Exercise objective
Start at the line that has "820 of scene.py on. This part finishes it." and stop at the line that has "recipe for every". Print those lines and all lines between them exactly, and nothing more.
------------------------------------------------
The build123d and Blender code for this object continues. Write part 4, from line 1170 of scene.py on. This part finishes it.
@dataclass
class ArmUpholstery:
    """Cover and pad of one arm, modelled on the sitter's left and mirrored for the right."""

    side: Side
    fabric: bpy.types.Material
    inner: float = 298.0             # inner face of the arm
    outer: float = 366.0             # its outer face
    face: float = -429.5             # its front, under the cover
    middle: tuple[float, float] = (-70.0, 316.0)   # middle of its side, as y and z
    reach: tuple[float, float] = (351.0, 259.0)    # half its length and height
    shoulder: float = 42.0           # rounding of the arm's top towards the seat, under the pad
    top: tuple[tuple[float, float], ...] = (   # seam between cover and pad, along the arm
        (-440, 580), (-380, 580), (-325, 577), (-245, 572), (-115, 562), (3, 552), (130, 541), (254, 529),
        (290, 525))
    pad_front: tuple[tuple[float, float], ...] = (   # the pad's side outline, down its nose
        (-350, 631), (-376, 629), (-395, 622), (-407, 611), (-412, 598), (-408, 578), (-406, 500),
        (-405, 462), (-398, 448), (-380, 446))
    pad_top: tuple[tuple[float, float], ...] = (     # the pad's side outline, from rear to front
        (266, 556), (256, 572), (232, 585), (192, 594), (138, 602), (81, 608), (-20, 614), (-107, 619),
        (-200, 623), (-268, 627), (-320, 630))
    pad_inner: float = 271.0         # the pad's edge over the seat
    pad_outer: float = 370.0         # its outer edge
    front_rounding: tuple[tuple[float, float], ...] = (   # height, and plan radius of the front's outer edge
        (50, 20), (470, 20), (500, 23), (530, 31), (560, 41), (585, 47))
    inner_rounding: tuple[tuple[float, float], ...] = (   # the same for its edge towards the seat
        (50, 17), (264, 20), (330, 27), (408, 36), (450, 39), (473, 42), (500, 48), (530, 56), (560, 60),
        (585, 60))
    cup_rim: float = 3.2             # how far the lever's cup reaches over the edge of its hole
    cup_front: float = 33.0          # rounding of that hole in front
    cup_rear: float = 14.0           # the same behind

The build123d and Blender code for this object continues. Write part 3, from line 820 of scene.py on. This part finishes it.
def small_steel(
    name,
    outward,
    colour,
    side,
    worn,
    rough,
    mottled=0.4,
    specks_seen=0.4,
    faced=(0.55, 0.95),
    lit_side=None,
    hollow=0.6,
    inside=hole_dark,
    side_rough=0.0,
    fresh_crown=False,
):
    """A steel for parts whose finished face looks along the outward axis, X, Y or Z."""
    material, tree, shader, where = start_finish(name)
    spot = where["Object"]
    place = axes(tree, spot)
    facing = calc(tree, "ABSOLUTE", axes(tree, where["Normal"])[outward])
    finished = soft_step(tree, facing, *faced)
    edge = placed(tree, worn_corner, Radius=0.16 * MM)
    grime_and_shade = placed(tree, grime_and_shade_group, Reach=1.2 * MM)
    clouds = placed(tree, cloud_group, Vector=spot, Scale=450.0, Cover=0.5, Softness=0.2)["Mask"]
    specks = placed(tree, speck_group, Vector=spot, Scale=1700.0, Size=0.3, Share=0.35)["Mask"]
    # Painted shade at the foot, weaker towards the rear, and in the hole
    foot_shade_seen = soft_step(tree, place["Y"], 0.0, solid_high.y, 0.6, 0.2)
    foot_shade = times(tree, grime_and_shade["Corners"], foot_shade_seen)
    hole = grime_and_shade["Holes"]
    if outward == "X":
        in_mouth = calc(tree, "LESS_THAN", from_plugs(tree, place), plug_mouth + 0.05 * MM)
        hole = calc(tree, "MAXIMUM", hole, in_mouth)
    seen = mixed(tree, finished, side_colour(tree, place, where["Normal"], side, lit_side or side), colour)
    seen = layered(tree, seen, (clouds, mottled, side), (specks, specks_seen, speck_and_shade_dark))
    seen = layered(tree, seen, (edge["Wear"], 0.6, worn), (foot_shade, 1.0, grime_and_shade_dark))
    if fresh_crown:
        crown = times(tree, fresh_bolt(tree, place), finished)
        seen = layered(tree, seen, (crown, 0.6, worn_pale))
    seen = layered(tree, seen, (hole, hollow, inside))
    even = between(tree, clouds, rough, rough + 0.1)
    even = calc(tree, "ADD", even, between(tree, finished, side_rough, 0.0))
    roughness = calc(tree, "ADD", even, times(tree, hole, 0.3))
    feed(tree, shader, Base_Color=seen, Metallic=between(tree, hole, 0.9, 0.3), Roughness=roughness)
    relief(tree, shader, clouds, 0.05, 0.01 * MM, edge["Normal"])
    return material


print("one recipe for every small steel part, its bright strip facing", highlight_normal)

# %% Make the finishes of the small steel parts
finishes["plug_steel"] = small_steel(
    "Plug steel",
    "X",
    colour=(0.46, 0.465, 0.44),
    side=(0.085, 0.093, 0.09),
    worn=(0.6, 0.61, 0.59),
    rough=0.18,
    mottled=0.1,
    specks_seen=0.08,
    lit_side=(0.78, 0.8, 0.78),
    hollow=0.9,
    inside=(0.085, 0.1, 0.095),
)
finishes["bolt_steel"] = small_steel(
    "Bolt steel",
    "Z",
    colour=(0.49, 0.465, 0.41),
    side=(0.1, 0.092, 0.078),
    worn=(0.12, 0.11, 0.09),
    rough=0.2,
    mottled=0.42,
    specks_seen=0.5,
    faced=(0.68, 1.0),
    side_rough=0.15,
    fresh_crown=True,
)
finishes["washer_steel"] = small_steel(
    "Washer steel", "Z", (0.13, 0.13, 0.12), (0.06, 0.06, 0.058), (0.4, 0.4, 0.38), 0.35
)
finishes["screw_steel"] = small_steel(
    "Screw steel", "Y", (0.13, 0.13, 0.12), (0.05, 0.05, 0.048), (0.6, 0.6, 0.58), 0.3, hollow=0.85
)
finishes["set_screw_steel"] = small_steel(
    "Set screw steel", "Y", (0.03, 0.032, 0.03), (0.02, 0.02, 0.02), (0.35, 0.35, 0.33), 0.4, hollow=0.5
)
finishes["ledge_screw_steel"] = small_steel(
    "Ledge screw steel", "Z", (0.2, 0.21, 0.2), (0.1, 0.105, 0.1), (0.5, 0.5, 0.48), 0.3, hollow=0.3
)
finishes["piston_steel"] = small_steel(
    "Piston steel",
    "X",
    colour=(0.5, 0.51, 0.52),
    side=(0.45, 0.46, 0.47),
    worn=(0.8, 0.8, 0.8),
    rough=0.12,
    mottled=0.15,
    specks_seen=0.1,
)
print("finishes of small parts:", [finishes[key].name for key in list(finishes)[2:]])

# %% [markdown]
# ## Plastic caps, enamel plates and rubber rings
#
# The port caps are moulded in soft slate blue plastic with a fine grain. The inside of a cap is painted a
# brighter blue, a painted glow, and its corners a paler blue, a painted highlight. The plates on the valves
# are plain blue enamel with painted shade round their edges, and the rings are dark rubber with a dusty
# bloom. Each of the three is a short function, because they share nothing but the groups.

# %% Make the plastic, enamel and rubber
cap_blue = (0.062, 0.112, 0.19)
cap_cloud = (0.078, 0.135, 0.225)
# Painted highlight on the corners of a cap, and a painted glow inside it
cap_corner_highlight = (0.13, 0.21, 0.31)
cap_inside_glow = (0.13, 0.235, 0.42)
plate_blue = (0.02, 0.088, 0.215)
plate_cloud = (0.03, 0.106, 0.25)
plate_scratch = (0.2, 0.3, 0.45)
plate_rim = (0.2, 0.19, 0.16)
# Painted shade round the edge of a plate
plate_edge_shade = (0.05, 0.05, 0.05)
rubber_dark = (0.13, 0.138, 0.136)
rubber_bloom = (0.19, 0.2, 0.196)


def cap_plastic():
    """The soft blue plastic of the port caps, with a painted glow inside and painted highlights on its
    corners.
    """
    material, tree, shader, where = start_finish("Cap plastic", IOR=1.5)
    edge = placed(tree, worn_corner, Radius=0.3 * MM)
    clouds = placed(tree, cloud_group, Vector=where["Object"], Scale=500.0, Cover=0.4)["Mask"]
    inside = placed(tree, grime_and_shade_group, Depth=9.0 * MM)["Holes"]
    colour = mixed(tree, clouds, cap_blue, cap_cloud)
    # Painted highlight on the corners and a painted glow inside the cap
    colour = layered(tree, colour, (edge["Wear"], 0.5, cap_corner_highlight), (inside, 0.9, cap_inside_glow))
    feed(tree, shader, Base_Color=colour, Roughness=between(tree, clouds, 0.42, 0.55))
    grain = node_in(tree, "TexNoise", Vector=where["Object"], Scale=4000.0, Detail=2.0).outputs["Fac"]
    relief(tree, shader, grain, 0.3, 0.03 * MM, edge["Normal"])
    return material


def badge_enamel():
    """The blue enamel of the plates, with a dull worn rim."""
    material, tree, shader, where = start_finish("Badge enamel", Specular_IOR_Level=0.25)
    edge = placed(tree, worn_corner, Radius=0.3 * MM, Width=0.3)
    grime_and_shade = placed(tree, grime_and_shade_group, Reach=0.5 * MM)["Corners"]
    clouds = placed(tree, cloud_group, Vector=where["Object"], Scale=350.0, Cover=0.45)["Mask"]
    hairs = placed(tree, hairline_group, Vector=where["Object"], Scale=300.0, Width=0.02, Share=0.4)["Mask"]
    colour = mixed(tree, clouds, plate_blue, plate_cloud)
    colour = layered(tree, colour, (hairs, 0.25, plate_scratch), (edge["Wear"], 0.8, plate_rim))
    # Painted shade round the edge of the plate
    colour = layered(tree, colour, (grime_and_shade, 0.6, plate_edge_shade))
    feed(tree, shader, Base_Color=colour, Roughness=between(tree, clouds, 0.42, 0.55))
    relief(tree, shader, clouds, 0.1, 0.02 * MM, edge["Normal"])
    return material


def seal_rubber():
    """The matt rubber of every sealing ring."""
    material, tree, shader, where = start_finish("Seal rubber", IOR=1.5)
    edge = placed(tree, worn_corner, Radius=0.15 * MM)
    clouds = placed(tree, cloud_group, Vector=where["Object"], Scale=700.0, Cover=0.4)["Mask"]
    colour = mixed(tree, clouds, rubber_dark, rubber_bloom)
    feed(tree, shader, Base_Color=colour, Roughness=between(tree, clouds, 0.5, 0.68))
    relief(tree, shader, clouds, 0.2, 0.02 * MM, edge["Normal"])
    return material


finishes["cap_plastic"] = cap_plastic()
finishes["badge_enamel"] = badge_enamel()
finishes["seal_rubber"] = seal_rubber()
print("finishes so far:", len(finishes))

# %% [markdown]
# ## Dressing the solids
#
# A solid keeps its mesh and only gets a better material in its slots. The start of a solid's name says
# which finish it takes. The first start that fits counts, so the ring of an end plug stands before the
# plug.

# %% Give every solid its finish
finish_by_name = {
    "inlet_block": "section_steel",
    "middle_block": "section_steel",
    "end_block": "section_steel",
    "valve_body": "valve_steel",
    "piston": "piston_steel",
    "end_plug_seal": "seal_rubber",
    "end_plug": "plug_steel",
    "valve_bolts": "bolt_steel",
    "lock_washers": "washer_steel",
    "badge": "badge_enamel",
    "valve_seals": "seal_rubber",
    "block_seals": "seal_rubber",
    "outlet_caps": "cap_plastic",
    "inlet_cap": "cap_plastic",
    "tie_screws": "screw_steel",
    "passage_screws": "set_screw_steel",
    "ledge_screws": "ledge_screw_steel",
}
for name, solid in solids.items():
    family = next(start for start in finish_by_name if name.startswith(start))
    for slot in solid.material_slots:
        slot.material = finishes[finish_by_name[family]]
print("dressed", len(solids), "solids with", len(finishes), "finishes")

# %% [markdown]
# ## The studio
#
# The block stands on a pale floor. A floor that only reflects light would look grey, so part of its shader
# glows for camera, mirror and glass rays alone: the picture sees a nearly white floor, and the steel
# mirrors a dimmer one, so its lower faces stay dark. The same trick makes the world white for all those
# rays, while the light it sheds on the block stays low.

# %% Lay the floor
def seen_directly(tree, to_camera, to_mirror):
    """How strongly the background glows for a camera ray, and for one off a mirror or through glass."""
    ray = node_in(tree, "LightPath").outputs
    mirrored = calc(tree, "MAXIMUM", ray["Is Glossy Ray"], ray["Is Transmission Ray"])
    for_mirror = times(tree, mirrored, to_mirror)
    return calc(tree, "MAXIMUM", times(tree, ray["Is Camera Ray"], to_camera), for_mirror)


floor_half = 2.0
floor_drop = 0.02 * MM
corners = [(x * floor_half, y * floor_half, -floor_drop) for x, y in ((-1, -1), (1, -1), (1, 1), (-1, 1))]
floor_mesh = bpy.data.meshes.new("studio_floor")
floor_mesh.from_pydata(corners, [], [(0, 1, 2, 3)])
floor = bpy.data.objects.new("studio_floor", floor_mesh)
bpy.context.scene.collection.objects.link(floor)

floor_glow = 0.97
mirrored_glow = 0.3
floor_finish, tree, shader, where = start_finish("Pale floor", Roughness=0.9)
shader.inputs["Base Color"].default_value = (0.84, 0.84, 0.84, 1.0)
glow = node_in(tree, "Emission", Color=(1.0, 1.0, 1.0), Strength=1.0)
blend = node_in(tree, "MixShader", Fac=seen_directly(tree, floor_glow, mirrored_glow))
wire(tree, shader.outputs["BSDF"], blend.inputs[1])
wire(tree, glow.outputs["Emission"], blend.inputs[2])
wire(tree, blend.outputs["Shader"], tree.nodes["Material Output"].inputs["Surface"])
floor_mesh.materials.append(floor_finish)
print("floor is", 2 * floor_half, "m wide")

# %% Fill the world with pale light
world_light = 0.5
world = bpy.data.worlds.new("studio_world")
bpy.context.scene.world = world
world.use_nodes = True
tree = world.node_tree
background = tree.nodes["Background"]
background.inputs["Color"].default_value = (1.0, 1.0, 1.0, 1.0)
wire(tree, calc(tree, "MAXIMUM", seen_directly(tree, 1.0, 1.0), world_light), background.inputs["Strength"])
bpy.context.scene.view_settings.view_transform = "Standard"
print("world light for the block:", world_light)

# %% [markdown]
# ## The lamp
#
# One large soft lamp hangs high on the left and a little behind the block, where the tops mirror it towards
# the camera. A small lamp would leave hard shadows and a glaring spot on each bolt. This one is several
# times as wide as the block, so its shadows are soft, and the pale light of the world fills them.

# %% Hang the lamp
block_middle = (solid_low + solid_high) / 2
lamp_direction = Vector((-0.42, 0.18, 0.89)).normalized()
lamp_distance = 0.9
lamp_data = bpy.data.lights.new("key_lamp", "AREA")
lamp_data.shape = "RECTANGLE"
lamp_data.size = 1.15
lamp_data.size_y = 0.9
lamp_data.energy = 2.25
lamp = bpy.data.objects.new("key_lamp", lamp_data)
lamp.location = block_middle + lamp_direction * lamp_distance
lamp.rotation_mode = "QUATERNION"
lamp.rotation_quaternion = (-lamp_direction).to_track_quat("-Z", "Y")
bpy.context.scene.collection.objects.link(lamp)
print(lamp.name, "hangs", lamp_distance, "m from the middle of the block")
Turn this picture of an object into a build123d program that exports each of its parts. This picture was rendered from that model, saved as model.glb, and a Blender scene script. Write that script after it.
------------------------------------------------
Task output
The build123d and Blender code for this object continues. Write part 3, from line 820 of scene.py on. This part finishes it.
def small_steel(
    name,
    outward,
    colour,
    side,
    worn,
    rough,
    mottled=0.4,
    specks_seen=0.4,
    faced=(0.55, 0.95),
    lit_side=None,
    hollow=0.6,
    inside=hole_dark,
    side_rough=0.0,
    fresh_crown=False,
):
    """A steel for parts whose finished face looks along the outward axis, X, Y or Z."""
    material, tree, shader, where = start_finish(name)
    spot = where["Object"]
    place = axes(tree, spot)
    facing = calc(tree, "ABSOLUTE", axes(tree, where["Normal"])[outward])
    finished = soft_step(tree, facing, *faced)
    edge = placed(tree, worn_corner, Radius=0.16 * MM)
    grime_and_shade = placed(tree, grime_and_shade_group, Reach=1.2 * MM)
    clouds = placed(tree, cloud_group, Vector=spot, Scale=450.0, Cover=0.5, Softness=0.2)["Mask"]
    specks = placed(tree, speck_group, Vector=spot, Scale=1700.0, Size=0.3, Share=0.35)["Mask"]
    # Painted shade at the foot, weaker towards the rear, and in the hole
    foot_shade_seen = soft_step(tree, place["Y"], 0.0, solid_high.y, 0.6, 0.2)
    foot_shade = times(tree, grime_and_shade["Corners"], foot_shade_seen)
    hole = grime_and_shade["Holes"]
    if outward == "X":
        in_mouth = calc(tree, "LESS_THAN", from_plugs(tree, place), plug_mouth + 0.05 * MM)
        hole = calc(tree, "MAXIMUM", hole, in_mouth)
    seen = mixed(tree, finished, side_colour(tree, place, where["Normal"], side, lit_side or side), colour)
    seen = layered(tree, seen, (clouds, mottled, side), (specks, specks_seen, speck_and_shade_dark))
    seen = layered(tree, seen, (edge["Wear"], 0.6, worn), (foot_shade, 1.0, grime_and_shade_dark))
    if fresh_crown:
        crown = times(tree, fresh_bolt(tree, place), finished)
        seen = layered(tree, seen, (crown, 0.6, worn_pale))
    seen = layered(tree, seen, (hole, hollow, inside))
    even = between(tree, clouds, rough, rough + 0.1)
    even = calc(tree, "ADD", even, between(tree, finished, side_rough, 0.0))
    roughness = calc(tree, "ADD", even, times(tree, hole, 0.3))
    feed(tree, shader, Base_Color=seen, Metallic=between(tree, hole, 0.9, 0.3), Roughness=roughness)
    relief(tree, shader, clouds, 0.05, 0.01 * MM, edge["Normal"])
    return material


print("one recipe for every small steel part, its bright strip facing", highlight_normal)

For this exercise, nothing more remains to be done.